── RECORD LIST
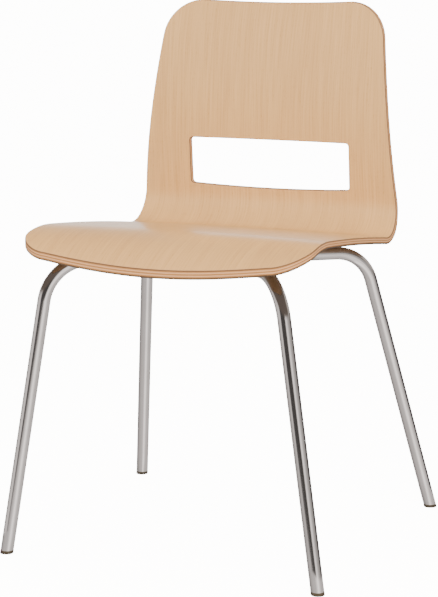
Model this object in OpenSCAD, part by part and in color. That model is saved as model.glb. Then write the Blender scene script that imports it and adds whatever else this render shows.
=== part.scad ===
// Stacking chair: one bent-plywood shell with a hand slot, on two bent steel tubes.
// +X is the sitter's left, -Y is the front, +Z is up. The floor is Z = 0.

/* [Build] */
// Sub-part to draw, or "all"

/* [Shell] */
// Height of the seat's front crest above the floor
seat_h = 470; // [440:5:500]
// Plywood thickness
ply_t = 10.5; // [9:0.5:12]
// Widest part of the seat, near its front corners
seat_w = 434; // [398:4:450]
// Seat width where the seat turns up into the back
bend_w = 422; // [382:4:442]
// Back width at the start of the top corners
back_w = 360; // [320:4:400]
// How far the back's side edges bow outwards
back_bulge = 1; // [0:0.5:5]
// Front edge of the seat, on the middle line
seat_front_y = -250.5; // [-256:0.5:-246]
// Forward bow of the front edge
front_bow = 14; // [6:1:20]
// Front corner radius
front_corner_r = 50; // [30:2:70]
// Top corner radius
top_corner_r = 60; // [40:2:80]
// Dip in the middle of the top edge
top_dip = 3; // [0:0.5:5]
// Radius of the back from side to side
cross_r = 1750; // [1500:50:2400]

/* [Side profile] */
// Slope of the front nose where it starts
nose_angle = 35; // [28:1:40]
// Length of the curved nose
nose_len = 141; // [125:1:155]
// Slope of the seat behind the nose, falling to the rear
tilt_front = 5.3; // [4:0.1:6]
// Length of the flat part of the seat
seat_len = 256; // [235:1:275]
// Slope of the seat at the rear
tilt_rear = 8.5; // [7:0.1:10]
// Length of the tight bend from seat to back
bend_len = 81; // [76:1:96]
// Angle of the back where the bend ends
back_low = 100.3; // [97:0.1:103]
// Length of the lower back
low_len = 134; // [120:1:150]
// Angle of the back at the end of the lower back
back_mid = 85.6; // [82:0.1:89]
// Length of the upper back
high_len = 161; // [130:1:190]
// Angle of the back at the top edge
back_top = 73.7; // [70:0.1:78]

/* [Slot] */
// Slot width
slot_w = 261; // [220:2:270]
// Slot height at its ends
slot_h = 71.5; // [60:0.5:75]
// Height of the slot's lower corners above the seat crest
slot_rise = 27.5; // [24:0.5:36]
// Slot corner radius
slot_r = 5; // [4:0.5:12]
// Downward bow of the slot's lower edge
slot_bow = 4; // [0:0.5:5]

/* [Tubes] */
// Outside diameter of the leg tube
tube_d = 19; // [18:0.5:20]
// Wall of the leg tube
tube_wall = 1.5; // [1.2:0.1:2]
// Front feet, sideways from the middle
foot_front_x = 240; // [220:2:250]
// Front feet, forward of the middle
foot_front_y = 233.5; // [225:0.5:240]
// Rear feet, sideways from the middle
foot_rear_x = 249; // [230:2:260]
// Rear feet, behind the middle
foot_rear_y = 240.5; // [230:0.5:250]
// Front bend, sideways from the middle
top_front_x = 173; // [165:1:180]
// Front bend, forward of the middle
top_front_y = 213.5; // [209:0.5:218]
// Rear bend, sideways from the middle
top_rear_x = 177; // [170:1:184]
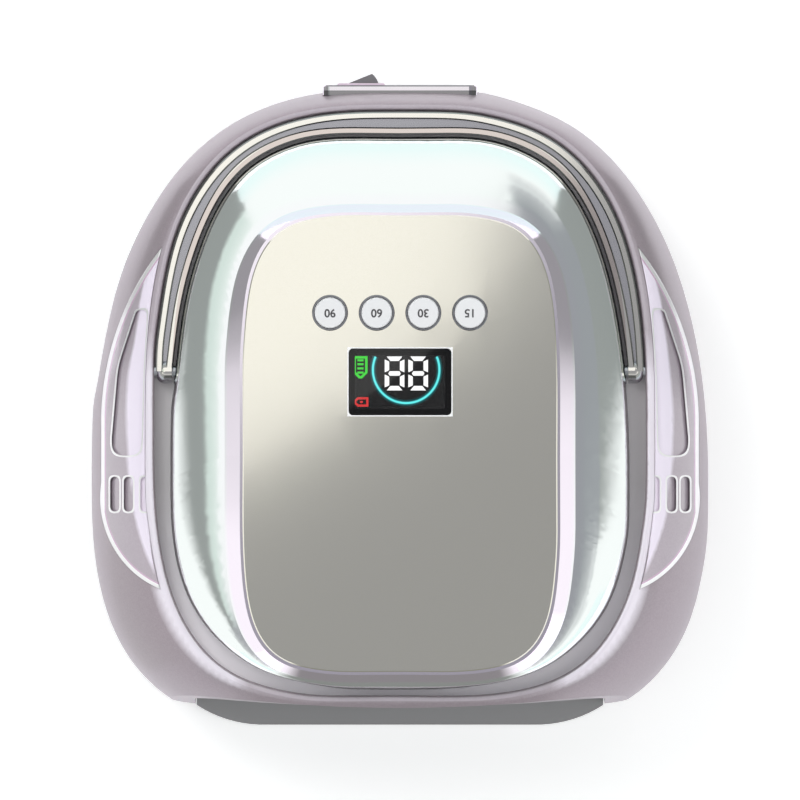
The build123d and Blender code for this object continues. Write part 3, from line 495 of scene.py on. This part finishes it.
────
• _EXERCISE INSTRUCTIONS_
Print the records above verbatim from their first line to the line containing "to draw, or", both included, and stop there.

• _SOLUTION FOR THIS EXERCISE_
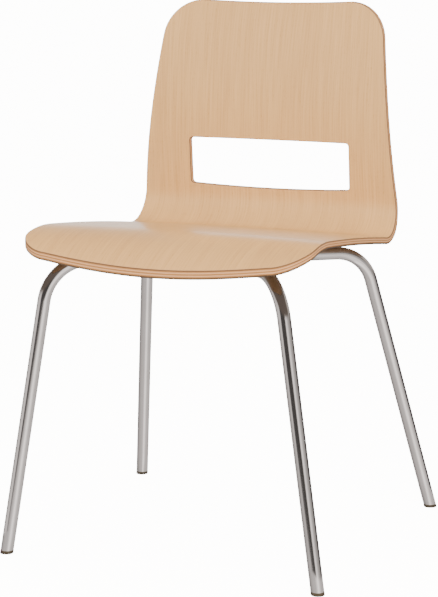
Model this object in OpenSCAD, part by part and in color. That model is saved as model.glb. Then write the Blender scene script that imports it and adds whatever else this render shows.
=== part.scad ===
// Stacking chair: one bent-plywood shell with a hand slot, on two bent steel tubes.
// +X is the sitter's left, -Y is the front, +Z is up. The floor is Z = 0.

/* [Build] */
// Sub-part to draw, or "all"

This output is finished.